Simplify the numerator: \[ (3x^2 + 6xh + 3h^2 - x - h + 4) - (3x^2 - x + 4) = 6xh + 3h^2 - h \] The 3x^2, -x, and 4 terms cancel out.

Simplify the Fraction

Simplify the expression by factoring \( h \) from the numerator: \[ \frac{6xh + 3h^2 - h}{h} = \frac{h(6x + 3h - 1)}{h} \] Cancel out the \( h \) in the numerator and denominator: \[ 6x + 3h - 1 \]

Calculate the Limit

Calculate the limit as \( h \) approaches 0: \[ \lim_{h \to 0} (6x + 3h - 1) = 6x - 1 \] Therefore, the derivative \( f'(x) = 6x - 1 \).

Key concepts

Limit Definition of Derivative

Understanding the limit definition of a derivative is crucial in calculus as it lays the foundation for computing derivatives from first principles. The derivative of a function, denoted as \( f'(x) \), represents the slope of the tangent line to the curve at any point \( x \). This concept is important because it tells us how the function behaves or changes at that point.

The limit definition of the derivative is given by the formula:

• \( f'(x) = \lim_{h \to 0} \frac{f(x+h) - f(x)}{h} \)

This formula calculates the derivative by taking the average rate of change between the points \( x \) and \( x+h \), and then finding what this average rate approaches as \( h \) becomes infinitely small.
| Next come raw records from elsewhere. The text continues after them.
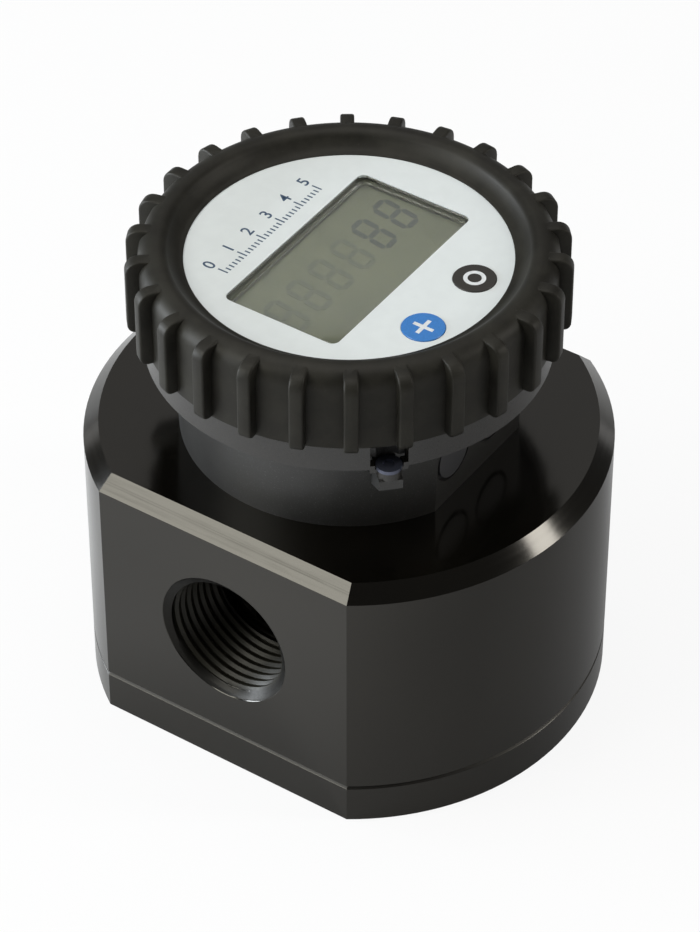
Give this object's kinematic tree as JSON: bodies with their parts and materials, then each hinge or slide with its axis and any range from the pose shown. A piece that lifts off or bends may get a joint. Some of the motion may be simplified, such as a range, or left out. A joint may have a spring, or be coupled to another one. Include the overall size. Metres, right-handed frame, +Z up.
{
  "type": "oval gear flow meter",
  "caption": "Flow meter with two meshing oval rotors in a round metal body with flat port sides, topped by a finned battery register with a display and buttons.",
  "frame": {"origin": "centre of the flat underside of the end cap", "axes": "+Z up through the register, +X along the flow out of the outlet port, display reads along +X with its foot towards -Y"},
  "size_m": [0.1, 0.12, 0.1187],
  "materials": {
    "anodised": "black anodised, fine turned",
    "steel": "bright",
    "screw_steel": "dark plated",
    "rotor_polymer": "glass filled, moulded",
    "magnet_plating": "nickel plated",
    "bush_carbon": "carbon, ground",
    "seal_rubber": "smooth",
    "moulding": "fine textured moulding",
    "plug_plastic": "moulded",
    "bezel_plastic": "glass filled, satin",
    "boot_rubber": "matte moulded rubber",
    "plate_white": "satin printed film",
    "lens_clear": "polished",
    "display_glass": "reflective liquid crystal panel",
    "button_blue": "satin film",
    "button_dark": "satin film",
    "board_laminate": "solder mask",
    "terminal_plastic": "moulded",
    "cell_sleeve": "shrink sleeve",
    "contact_metal": "nickel plated",
    "lead_sheath": "smooth"
  },
  "bodies": {
    "root": {"meter_body": "anodised", "end_cap": "anodised", "cap_seal": "seal_rubber", "cap_screws": "steel", "cap_dowels": "steel", "rotor_shaft_a": "steel", "rotor_shaft_b": "steel", "thrust_washers": "bush_carbon", "sensor_capsule": "moulding", "sensor_lead": "lead_sheath", "register_base": "moulding", "register_seal": "seal_rubber", "register_screws": "steel", "conduit_plugs": "plug_plastic", "bezel_ring": "bezel_plastic", "bezel_seal": "seal_rubber", "bezel_screws": "screw_steel", "boot": "boot_rubber", "face_plate": "plate_white", "display_lens": "lens_clear", "lens_seal": "seal_rubber", "lcd_panel": "display_glass", "lcd_frame": "lead_sheath", "contact_strips": "seal_rubber", "circuit_board": "board_laminate", "board_screws": "steel", "board_chips": "lead_sheath", "terminal_block": "terminal_plastic", "key_switches": "lead_sheath", "battery_holder": "lead_sheath", "battery_cells": "cell_sleeve", "battery_contacts": "contact_metal"},
    "oval_rotor_a": {"rotor_a": "rotor_polymer", "rotor_bushes_a": "bush_carbon", "rotor_magnets": "magnet_plating"},
    "oval_rotor_b": {"rotor_b": "rotor_polymer", "rotor_bushes_b": "bush_carbon"},
    "program_key": {"program_button": "button_blue"},
    "select_key": {"select_button": "button_dark"}
  },
  "joints": [
    {"name": "rotor_a_turn", "type": "hinge", "parent": "root", "child": "oval_rotor_a", "pos_m": [0, -0.0185, 0.0322], "axis": [0, 0, 1], "range_deg": [-18, 18]},
    {"name": "rotor_b_turn", "type": "hinge", "parent": "root", "child": "oval_rotor_b", "pos_m": [0, 0.0185, 0.0322], "axis": [0, 0, 1], "range_deg": [-26.2, 26.2]},
    {"name": "program_press", "type": "slide", "parent": "root", "child": "program_key", "axis": [0, 0, -1], "range_m": [0, 0.0005], "stiffness_N_per_m": 1500},
    {"name": "select_press", "type": "slide", "parent": "root", "child": "select_key", "axis": [0, 0, -1], "range_m": [0, 0.0005], "stiffness_N_per_m": 1500}
  ],
  "couplings": [
    {"joint": "rotor_b_turn", "follows": "rotor_a_turn", "ratio": -1.4537}
  ]
}
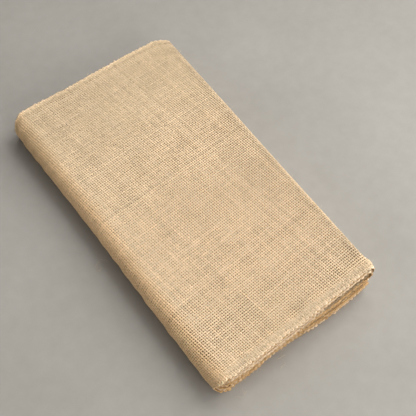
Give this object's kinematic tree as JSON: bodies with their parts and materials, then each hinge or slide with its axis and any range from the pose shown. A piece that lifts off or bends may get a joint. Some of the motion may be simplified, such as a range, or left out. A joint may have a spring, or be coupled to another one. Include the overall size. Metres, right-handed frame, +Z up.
{
  "type": "folded table runner",
  "caption": "Length of open plain-weave natural jute cloth for a table, folded in half again and again into a flat oblong stack with woven edges at both ends.",
  "frame": {"origin": "middle of the folded stack's box, on the surface that it lies on", "axes": "+Z up; +Y along the folds, from one woven end to the other; +X from the closed side, where the last fold wraps the whole stack, to the open side"},
  "size_m": [0.166, 0.3068, 0.0365],
  "materials": {
    "jute_cloth": "dry open plain weave of natural jute yarn, uneven thick and thin threads, matte with a faint fibre sheen"
  },
  "bodies": {
    "root": {"runner_cloth": "jute_cloth"}
  },
  "joints": []
}
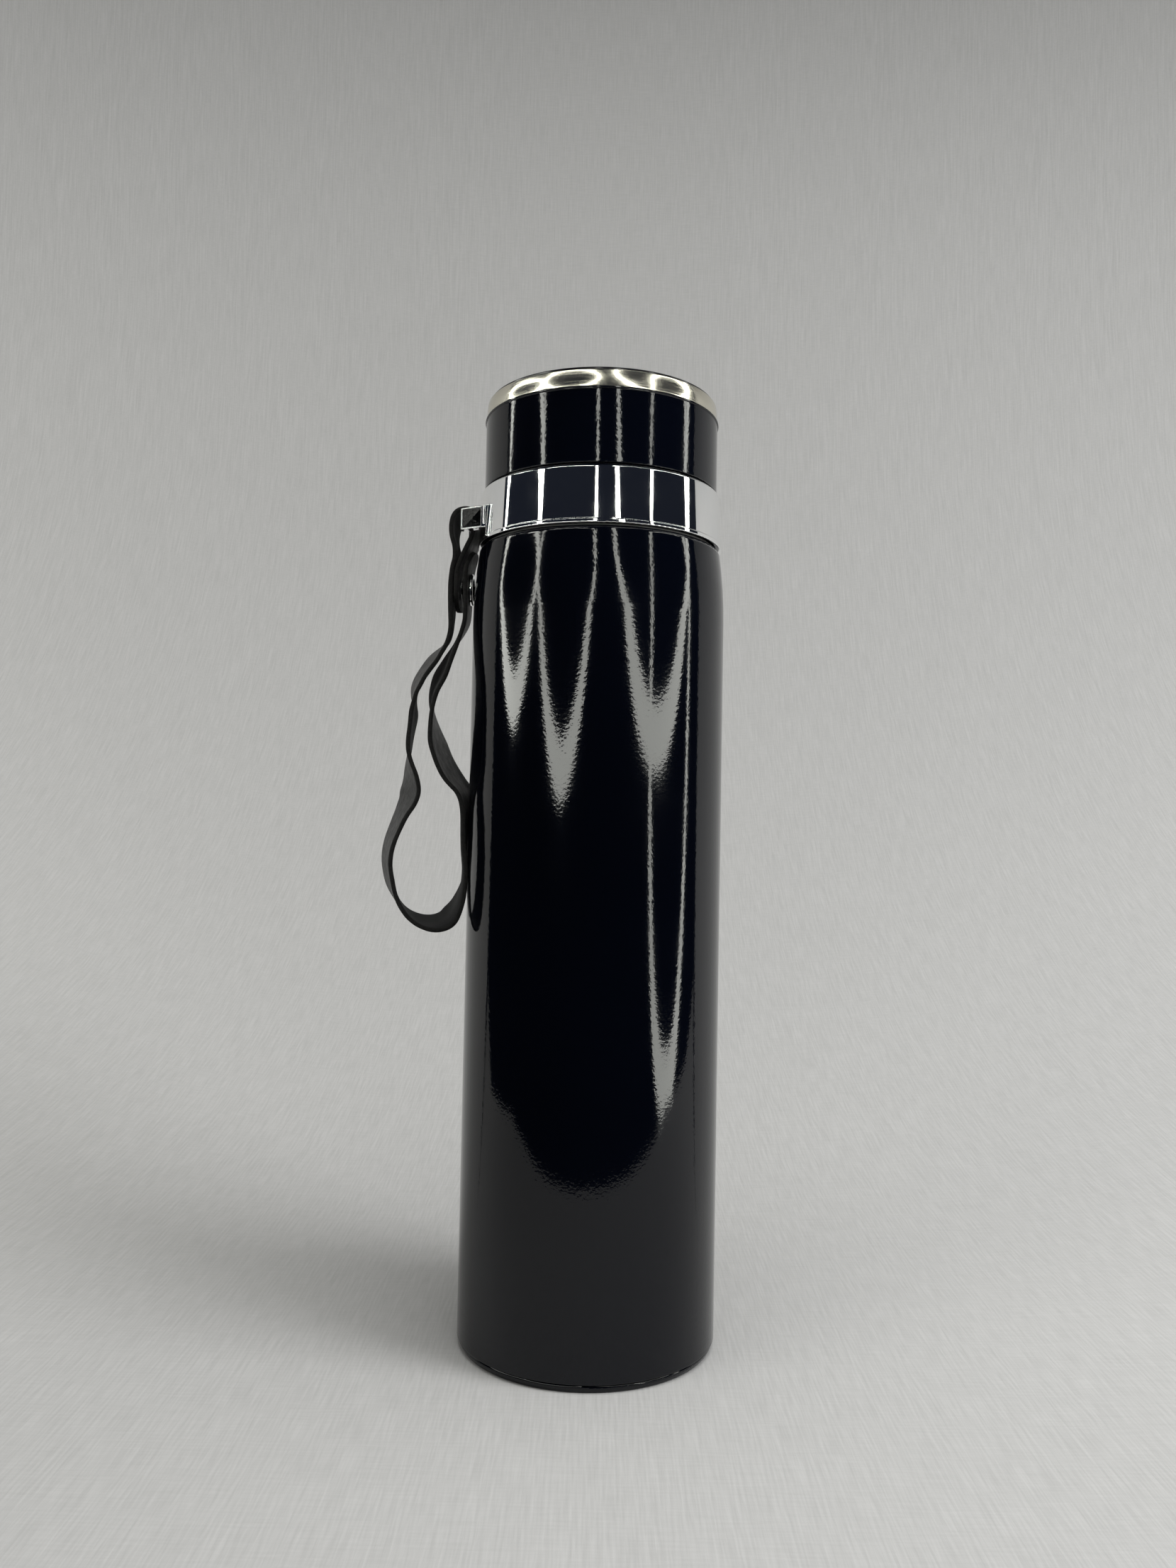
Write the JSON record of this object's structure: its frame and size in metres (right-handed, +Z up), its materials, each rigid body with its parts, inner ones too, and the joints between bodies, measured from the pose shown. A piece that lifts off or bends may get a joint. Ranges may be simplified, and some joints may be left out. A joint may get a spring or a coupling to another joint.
{
  "type": "canteen",
  "caption": "Tall double-walled vacuum flask with a screw lid, a polished collar and a leather wrist strap that swings on a side lug.",
  "frame": {"origin": "centre of the flat base, on the surface that the flask stands on", "axes": "+Z up along the flask's axis; the strap lug is on -X; -Y is the front"},
  "size_m": [0.1021, 0.076, 0.2801],
  "materials": {
    "body_lacquer": "high-gloss black lacquer with a faint blue cast",
    "stainless_steel": "satin stainless steel",
    "trim_steel": "polished stainless steel",
    "collar_chrome": "mirror chrome plate",
    "snap_chrome": "bright nickel plate",
    "inset_black": "glossy black",
    "disc_black": "glossy black",
    "black_plastic": "moulded",
    "liner_plastic": "moulded food-grade polypropylene",
    "white_foam": "expanded foam",
    "silicone": "soft silicone",
    "pad_rubber": "matt rubber",
    "seal_solder": "glass solder bead",
    "strap_leather": "smooth black leather, suede inner face"
  },
  "bodies": {
    "flask": {"outer_shell": "body_lacquer", "inner_flask": "stainless_steel", "outer_bottom": "stainless_steel", "vacuum_seal": "seal_solder", "getter_capsule": "stainless_steel", "base_cover": "body_lacquer", "base_pad": "pad_rubber", "collar_ring": "collar_chrome", "collar_carrier": "black_plastic", "collar_seal": "silicone", "strap_lug": "collar_chrome", "lug_inset_front": "inset_black", "lug_inset_rear": "inset_black"},
    "gasket": {"lid_gasket": "silicone"},
    "lid": {"lid_shell": "body_lacquer", "lid_liner": "liner_plastic", "lid_insulation": "white_foam", "trim_carrier": "black_plastic", "trim_ring": "trim_steel", "top_disc": "disc_black"},
    "strap": {"strap": "strap_leather", "snap_cap": "snap_chrome", "snap_socket": "snap_chrome", "snap_stud": "snap_chrome", "snap_post": "snap_chrome"}
  },
  "joints": [
    {"name": "lid_rise", "type": "slide", "parent": "flask", "child": "gasket", "axis": [0, 0, 1], "range_m": [0, 0.0105]},
    {"name": "lid_turn", "type": "hinge", "parent": "gasket", "child": "lid", "pos_m": [0, 0, 0.2525], "axis": [0, 0, 1], "range_deg": [0, 1080]},
    {"name": "strap_swing", "type": "hinge", "parent": "flask", "child": "strap", "pos_m": [-0.04043, 0, 0.2431], "axis": [0, 1, 0], "range_deg": [0, 125]}
  ],
  "couplings": [
    {"joint": "lid_rise", "follows": "lid_turn", "m_per_rad": 0.00055704}
  ]
}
Hence, the derivative can be thought of as an instantaneous rate of change.

For example, in the case of the polynomial function \( f(x) = 3x^2 - x + 4 \), applying this definition allows us to find its derivative, giving insight into its rate of change.

Polynomial Functions

Polynomial functions are expressions that involve variables raised to whole number exponents, combined using addition, subtraction, and multiplication. They are one of the simplest types of functions in calculus and algebra.

A polynomial in one variable \( x \) of degree \( n \) can be written in the form:

• \( a_n x^n + a_{n-1} x^{n-1} + \ldots + a_1 x + a_0 \)

Where \( a_n, a_{n-1}, \ldots, a_0 \) are constants, and \( a_n eq 0 \). Each term represents a power of \( x \) with a coefficient.

In the given function \( f(x) = 3x^2 - x + 4 \), we have a second-degree polynomial, also known as a quadratic function. It's composed of three terms:

• \( 3x^2 \), where \( 3 \) is the coefficient of the term.
• \(-x\), which is equivalent to \(-1x\).
• \(+4\), a constant term.

Polynomial functions are smooth and continuous, making them easier to work with, which is why they are often used to model real-world situations in disciplines like physics and economics.

Calculus Problem Solving

Solving calculus problems often involves applying fundamental theorems and formulas, understanding functions, and breaking down complex tasks into simpler parts. Successful calculus problem solving relies on several techniques and strategies.

One key technique is breaking problems into steps: identifying the kind of problem, choosing the right methods and tools, and then following a logical sequence. The original exercise illustrates this with step-by-step instructions:

1. **Recognize a Problem Type:** Determine if using the limit definition of a derivative is appropriate for solving the given problem.
2. **Apply the Definition:** Substitute the function into the formula and follow algebraic rules to simplify the expression.
3. **Simplify Expressions:** Use algebra to reduce complexity, like factoring terms and canceling out common factors.

Each step builds on the previous one, leading to a clear solution. In the exercise, applying these principles efficiently derived the derivative \( f'(x) = 6x - 1 \) from the polynomial \( f(x) = 3x^2 - x + 4 \). Thus, breaking down complex problems helps organize thoughts and manage calculations, ultimately making calculus more approachable.